» **WHAT YOU SHOULD DO**
Quote every line from the top of the listing down to and including the line that contains "its imported frame.".
-------- SUPPLIED RECORDS
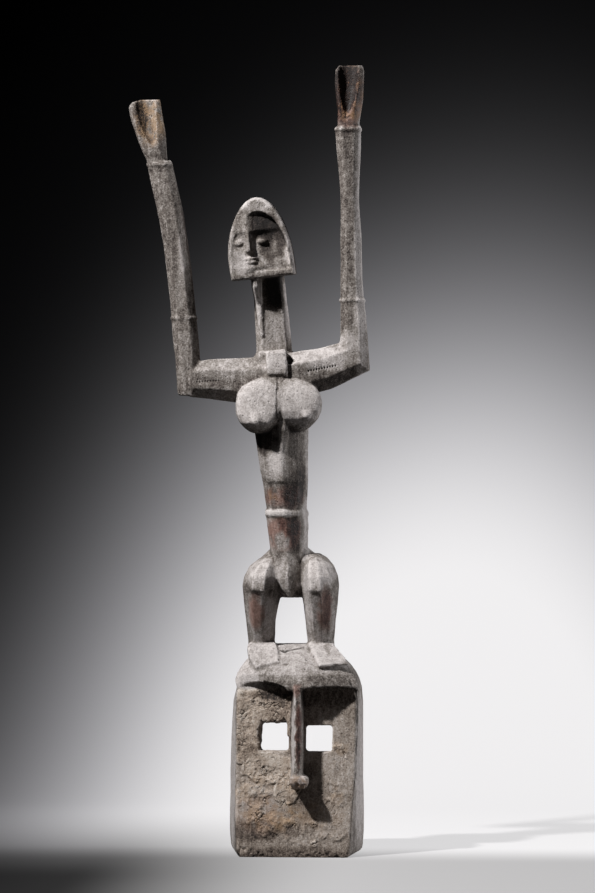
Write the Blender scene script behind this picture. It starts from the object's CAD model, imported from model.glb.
"""The look of a carved wooden mask with a standing figure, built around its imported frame.

The one piece of the object is made here again from its solid: remeshed, worn, cut and crusted
as the wood is, painted with soft masks, and dressed in one procedural wood. Sizes in the relief
and the masks are in millimetres, and Blender's own are in metres. +Z is up, the front faces -Y.
"""

from __future__ import annotations

import logging
import math
from dataclasses import dataclass, field
from enum import Enum
from typing import Iterable

import bmesh
import bpy
import numpy as np
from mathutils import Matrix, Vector
from mathutils.kdtree import KDTree

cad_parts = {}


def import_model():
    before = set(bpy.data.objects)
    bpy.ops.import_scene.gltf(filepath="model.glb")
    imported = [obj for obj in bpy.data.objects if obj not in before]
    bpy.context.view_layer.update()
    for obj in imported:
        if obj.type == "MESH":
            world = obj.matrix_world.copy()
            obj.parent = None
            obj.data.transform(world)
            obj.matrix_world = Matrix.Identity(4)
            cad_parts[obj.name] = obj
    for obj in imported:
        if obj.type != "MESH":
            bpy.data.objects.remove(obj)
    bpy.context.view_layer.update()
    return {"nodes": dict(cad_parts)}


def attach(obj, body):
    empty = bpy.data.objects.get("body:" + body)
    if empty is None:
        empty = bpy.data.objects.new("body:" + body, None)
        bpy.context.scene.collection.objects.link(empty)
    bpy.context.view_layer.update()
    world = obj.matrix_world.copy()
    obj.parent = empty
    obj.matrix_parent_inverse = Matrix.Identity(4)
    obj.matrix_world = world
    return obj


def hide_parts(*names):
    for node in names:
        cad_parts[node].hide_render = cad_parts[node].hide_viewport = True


LOG = logging.getLogger("carved_mask")
MM = 0.001
BLACK = (0.0, 0.0, 0.0, 1.0)
NODE = "satimbe_mask"
BODY = "root"
Point = tuple[float, float, float]


# Numbers on arrays of points


def smooth_step(values: np.ndarray, low: float, high: float) -> np.ndarray:
    """Eases from 0 at low to 1 at high.

    Args:
        values: Any numbers.
        low: Where the result leaves 0.
        high: Where the result reaches 1. It may be below low.

    Returns:
        The eased numbers, one for each value.
    """
    t = np.clip((values - low) / (high - low), 0.0, 1.0)
    return t * t * (3.0 - 2.0 * t)


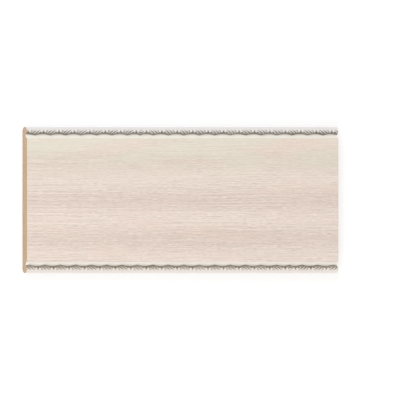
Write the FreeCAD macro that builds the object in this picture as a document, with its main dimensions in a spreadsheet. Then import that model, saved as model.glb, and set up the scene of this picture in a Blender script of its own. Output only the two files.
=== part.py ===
----------------
» **RESULT OF THE TASK**
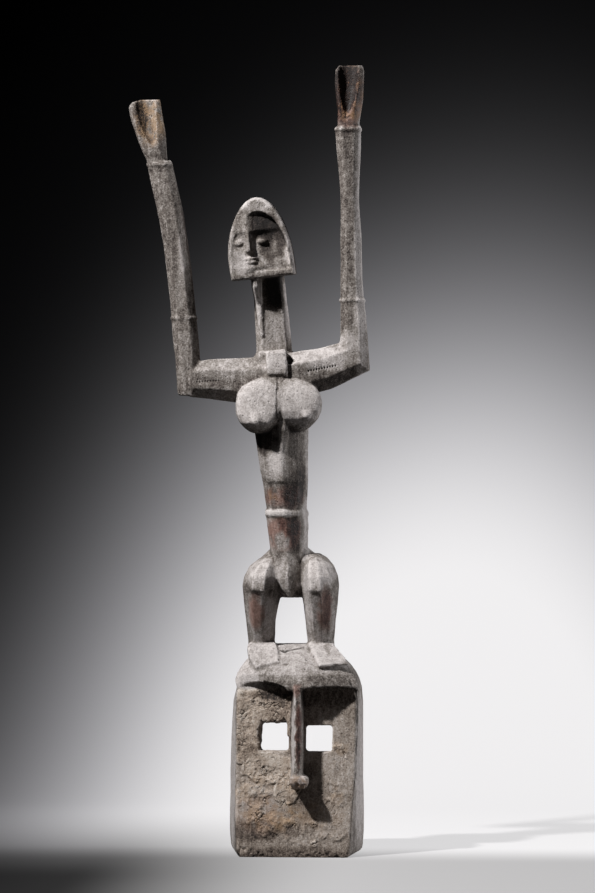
Write the Blender scene script behind this picture. It starts from the object's CAD model, imported from model.glb.
"""The look of a carved wooden mask with a standing figure, built around its imported frame.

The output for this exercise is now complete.